Japanese Firm Preserves Memory of Deceased Pets by Turning Them Into Pearls
A Japanese cosmetics firm is preserving the memory of deceased pets by turning them into pearls.
The loss of a pet can be overwhelming for bereaved owners, but now the Nagasaki-based WBE company is offering a way to immortalize furry companions in a very unusual way.
For about $4,000, the firm will take a bone fragment from a deceased pet and surgically embed it in an oyster. If all goes well, after one year the bone will be at the core of a cultured pearl — a precious keepsake that could be worn close to the heart.
"If we can soothe the grief of the owners who have lost their pets, we will be glad," WBE head Tomoe Masuda told the Japanese publication Yomiuri Shimbun.
The method for growing a pearl from a bone fragment was developed for WBE by Yoshiki Matsushita, a professor at Nagasaki University's graduate school of fisheries and environmental sciences. He came up with the concept after his 10-year-old Jack Russell terrier named Ran passed away.

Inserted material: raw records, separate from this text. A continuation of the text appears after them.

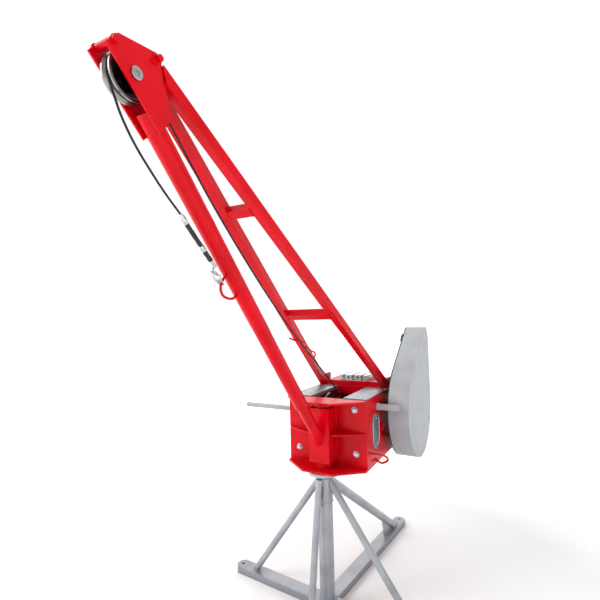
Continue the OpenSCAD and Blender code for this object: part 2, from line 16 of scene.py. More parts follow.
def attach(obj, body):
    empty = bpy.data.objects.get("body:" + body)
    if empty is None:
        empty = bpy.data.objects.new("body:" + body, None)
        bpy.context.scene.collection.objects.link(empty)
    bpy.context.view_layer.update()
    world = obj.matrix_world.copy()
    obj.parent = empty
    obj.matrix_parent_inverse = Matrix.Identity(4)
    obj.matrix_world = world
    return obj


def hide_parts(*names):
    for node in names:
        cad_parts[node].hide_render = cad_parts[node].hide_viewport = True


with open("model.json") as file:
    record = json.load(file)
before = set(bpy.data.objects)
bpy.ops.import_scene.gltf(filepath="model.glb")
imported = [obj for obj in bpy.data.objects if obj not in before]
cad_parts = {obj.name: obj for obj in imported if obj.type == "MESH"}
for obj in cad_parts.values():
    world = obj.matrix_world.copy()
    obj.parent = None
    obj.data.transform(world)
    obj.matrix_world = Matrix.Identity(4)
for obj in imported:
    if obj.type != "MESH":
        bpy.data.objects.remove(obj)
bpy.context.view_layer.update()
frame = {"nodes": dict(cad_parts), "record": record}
nodes = frame["nodes"]

# %% [markdown]
# ## Millimetres and the main points
# The drawing is in millimetres and Blender works in metres, so one small helper turns one into the other.
# The boom leaves the post at a fixed slope, and many pieces sit somewhere along it. A function for a point
# on the boom is safer than typing the same slope many times.

# %% Millimetre points
def mm(x, y, z):
    """A point given in millimetres, as a vector in metres."""
    return Vector((x, y, z)) * 0.001


BOOM_SLOPE = math.radians(48.7)
BOOM_WAY = Vector((0, -math.cos(BOOM_SLOPE), math.sin(BOOM_SLOPE)))
BOOM_ROOT = mm(0, -45, 688)
STAND_TURN = math.radians(-6)


def boom_point(s):
    """The point s millimetres up the boom's centre line."""
    return BOOM_ROOT + BOOM_WAY * (s * 0.001)


print("boom top at", [round(v, 3) for v in boom_point(1305)])

# %% [markdown]
# ## Camera and light
# The crane is seen from a standing person's height, close in front of its right side, with a wide lens. A
# wide lens this close makes the boom head look large and the far leg small. The sensor is 36 mm wide, and
# the turn of the camera comes from its three axes.

# %% The camera
right = Vector((0.87816, 0.47771, -0.02514)).normalized()
up = Vector((0.04051, -0.02190, 0.99894))
back = right.cross(up).normalized()
up = back.cross(right).normalized()
lens_camera = bpy.data.cameras.new("camera")
lens_camera.lens = 25.18
lens_camera.sensor_width = 36.0
lens_camera.dof.use_dof = False
camera = bpy.data.objects.new("camera", lens_camera)
bpy.context.scene.collection.objects.link(camera)
turn = Matrix((right, up, back)).transposed().to_4x4()
camera.matrix_world = Matrix.Translation((0.7656, -1.5843, 1.1828)) @ turn
bpy.context.scene.camera = camera
print("camera at", [round(v, 3) for v in camera.location])

# %% [markdown]
# ## A soft studio
# A product picture has no hard edges in its light: big square lamps act like windows, and a pale room fills
# the rest. The lamp on the left is the strongest, so round tubes get one long bright line and a darker
# side. Each lamp is aimed by turning its own -Z axis at a point on the crane. The room is white behind the
# crane and dimmer in front of it, so the lamps give the plates and tubes their shape.

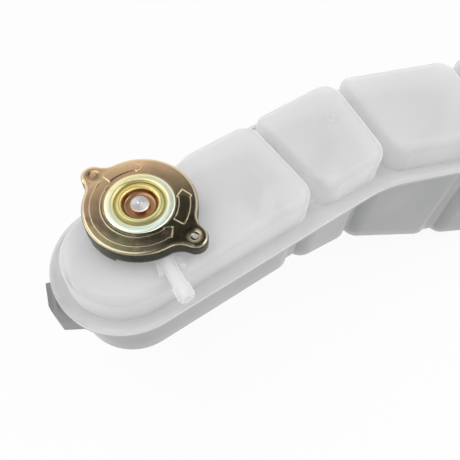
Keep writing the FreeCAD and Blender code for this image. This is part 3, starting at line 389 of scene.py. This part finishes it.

According to The Daily Mail, Matsushita discovered that if the bone fragment was encased in a ball of resin it was less likely to be rejected by the oyster.
"Each pearl has its own character, as my dog Ran had his own character," Matsushita told The Daily Mail. "He has become a unique treasure."
The process of producing a conventional cultured pearl starts off with a small white bead made from a Pig Toe clam shell. That bead, along with a piece of mantle tissue from another mollusk, is implanted into an oyster.
The oyster protects itself from the irritant by secreting layer upon layer of iridescent nacre. Over time, the bead transforms into a lustrous cultured pearl, which could be round or baroque, depending on how the nacre is layered.